Scan the lines below for the string "members" and copy every one that has it.

---------- Provided material

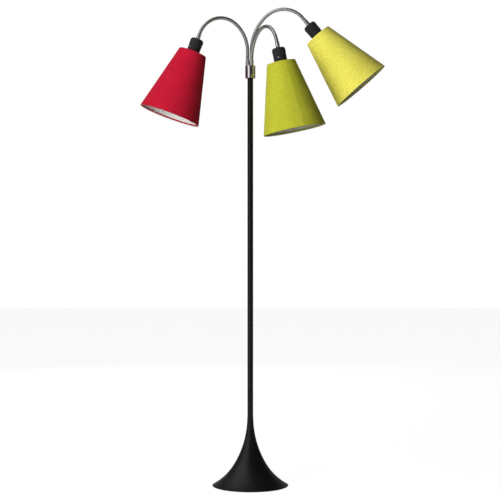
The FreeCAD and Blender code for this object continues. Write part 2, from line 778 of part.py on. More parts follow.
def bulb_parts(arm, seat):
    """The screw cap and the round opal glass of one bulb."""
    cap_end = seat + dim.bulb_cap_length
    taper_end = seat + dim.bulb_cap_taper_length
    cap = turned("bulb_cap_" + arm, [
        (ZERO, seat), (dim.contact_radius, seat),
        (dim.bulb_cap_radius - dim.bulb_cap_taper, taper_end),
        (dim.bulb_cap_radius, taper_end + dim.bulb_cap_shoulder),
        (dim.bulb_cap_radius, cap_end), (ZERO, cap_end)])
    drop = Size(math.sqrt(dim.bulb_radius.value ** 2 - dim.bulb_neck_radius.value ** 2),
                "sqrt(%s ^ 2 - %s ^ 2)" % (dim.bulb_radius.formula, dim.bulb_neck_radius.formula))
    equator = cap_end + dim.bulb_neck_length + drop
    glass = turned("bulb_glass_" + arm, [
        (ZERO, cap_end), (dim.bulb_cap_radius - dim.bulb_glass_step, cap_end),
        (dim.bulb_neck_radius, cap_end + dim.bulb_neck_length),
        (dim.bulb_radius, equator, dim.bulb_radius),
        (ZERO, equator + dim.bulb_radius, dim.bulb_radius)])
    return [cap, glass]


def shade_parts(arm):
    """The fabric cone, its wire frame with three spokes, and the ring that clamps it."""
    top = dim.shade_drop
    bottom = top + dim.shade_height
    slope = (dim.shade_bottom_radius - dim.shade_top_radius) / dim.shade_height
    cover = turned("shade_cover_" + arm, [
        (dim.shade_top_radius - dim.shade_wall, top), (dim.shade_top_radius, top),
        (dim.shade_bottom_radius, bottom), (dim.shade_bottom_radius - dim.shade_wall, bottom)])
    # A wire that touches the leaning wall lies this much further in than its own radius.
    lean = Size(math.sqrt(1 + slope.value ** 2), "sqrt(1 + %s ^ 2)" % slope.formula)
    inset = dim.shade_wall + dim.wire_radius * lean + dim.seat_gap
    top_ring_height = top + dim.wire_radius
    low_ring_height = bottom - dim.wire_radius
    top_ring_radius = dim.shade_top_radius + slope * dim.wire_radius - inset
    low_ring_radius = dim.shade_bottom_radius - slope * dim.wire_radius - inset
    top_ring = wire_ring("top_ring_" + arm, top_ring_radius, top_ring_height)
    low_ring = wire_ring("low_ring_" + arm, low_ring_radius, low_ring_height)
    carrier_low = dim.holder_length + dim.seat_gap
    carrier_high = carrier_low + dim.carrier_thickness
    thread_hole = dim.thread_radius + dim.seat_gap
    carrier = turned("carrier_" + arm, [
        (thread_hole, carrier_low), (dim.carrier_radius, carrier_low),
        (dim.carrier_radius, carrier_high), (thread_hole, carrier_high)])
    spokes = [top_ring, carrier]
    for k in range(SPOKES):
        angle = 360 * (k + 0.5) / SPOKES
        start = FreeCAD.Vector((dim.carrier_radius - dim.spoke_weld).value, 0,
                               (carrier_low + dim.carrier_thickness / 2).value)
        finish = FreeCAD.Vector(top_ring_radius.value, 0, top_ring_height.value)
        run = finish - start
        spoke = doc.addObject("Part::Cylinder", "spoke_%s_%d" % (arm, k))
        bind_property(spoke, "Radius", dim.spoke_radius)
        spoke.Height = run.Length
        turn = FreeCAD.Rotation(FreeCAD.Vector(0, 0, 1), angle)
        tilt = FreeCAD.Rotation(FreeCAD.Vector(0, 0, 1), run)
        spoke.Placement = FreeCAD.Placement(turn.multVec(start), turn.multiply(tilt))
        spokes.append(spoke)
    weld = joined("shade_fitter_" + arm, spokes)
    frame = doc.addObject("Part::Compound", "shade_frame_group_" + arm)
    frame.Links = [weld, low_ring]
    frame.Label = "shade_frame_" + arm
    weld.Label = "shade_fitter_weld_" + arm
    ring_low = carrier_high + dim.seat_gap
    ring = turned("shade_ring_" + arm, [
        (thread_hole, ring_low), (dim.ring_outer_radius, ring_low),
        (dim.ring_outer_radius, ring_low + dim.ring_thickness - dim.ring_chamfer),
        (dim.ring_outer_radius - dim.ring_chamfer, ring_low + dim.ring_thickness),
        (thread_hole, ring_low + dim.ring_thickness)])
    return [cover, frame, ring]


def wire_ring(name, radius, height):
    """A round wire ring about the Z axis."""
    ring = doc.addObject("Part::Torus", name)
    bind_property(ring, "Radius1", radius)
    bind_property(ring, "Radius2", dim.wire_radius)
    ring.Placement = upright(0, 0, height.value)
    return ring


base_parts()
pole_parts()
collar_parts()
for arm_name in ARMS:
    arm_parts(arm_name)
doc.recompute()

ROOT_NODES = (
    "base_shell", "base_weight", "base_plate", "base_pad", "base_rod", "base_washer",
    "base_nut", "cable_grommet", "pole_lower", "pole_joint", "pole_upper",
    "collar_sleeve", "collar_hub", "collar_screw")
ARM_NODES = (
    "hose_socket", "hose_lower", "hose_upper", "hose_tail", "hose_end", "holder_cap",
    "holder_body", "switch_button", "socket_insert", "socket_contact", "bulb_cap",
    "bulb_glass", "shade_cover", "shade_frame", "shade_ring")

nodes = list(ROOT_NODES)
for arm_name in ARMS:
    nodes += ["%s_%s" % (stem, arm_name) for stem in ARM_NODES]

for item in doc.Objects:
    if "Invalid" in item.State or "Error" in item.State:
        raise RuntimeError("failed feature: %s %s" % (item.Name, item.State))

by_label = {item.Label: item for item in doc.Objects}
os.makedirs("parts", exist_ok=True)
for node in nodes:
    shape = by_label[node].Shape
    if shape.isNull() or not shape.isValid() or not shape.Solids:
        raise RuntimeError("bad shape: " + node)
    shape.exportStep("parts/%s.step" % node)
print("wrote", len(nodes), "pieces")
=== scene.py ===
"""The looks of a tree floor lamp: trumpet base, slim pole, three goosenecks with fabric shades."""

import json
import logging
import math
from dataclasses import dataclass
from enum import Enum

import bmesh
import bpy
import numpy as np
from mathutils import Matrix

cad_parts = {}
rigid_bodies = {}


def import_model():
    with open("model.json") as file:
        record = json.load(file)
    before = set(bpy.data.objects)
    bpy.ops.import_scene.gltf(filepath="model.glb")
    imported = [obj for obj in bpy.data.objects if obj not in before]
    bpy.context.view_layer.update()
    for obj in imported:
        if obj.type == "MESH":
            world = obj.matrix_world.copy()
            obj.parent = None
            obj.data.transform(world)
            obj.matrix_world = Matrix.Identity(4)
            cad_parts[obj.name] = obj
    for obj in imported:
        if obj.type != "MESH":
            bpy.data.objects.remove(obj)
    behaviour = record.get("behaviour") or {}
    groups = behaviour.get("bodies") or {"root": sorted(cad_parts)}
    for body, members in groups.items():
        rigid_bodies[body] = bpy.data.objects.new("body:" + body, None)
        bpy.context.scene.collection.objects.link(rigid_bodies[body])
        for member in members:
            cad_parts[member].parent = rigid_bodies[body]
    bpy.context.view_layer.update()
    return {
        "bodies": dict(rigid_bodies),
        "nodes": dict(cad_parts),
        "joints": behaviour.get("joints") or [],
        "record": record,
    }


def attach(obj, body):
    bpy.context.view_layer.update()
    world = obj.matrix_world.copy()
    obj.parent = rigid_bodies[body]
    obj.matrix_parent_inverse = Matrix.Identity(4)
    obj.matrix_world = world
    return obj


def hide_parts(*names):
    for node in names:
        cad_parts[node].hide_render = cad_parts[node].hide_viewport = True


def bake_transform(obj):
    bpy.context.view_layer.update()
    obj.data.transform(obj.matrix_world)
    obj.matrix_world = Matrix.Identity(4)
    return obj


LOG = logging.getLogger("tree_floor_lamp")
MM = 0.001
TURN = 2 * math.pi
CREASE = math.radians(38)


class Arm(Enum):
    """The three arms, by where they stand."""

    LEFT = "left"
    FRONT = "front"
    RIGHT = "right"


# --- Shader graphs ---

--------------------

**Written response**:
    for body, members in groups.items():
        for member in members:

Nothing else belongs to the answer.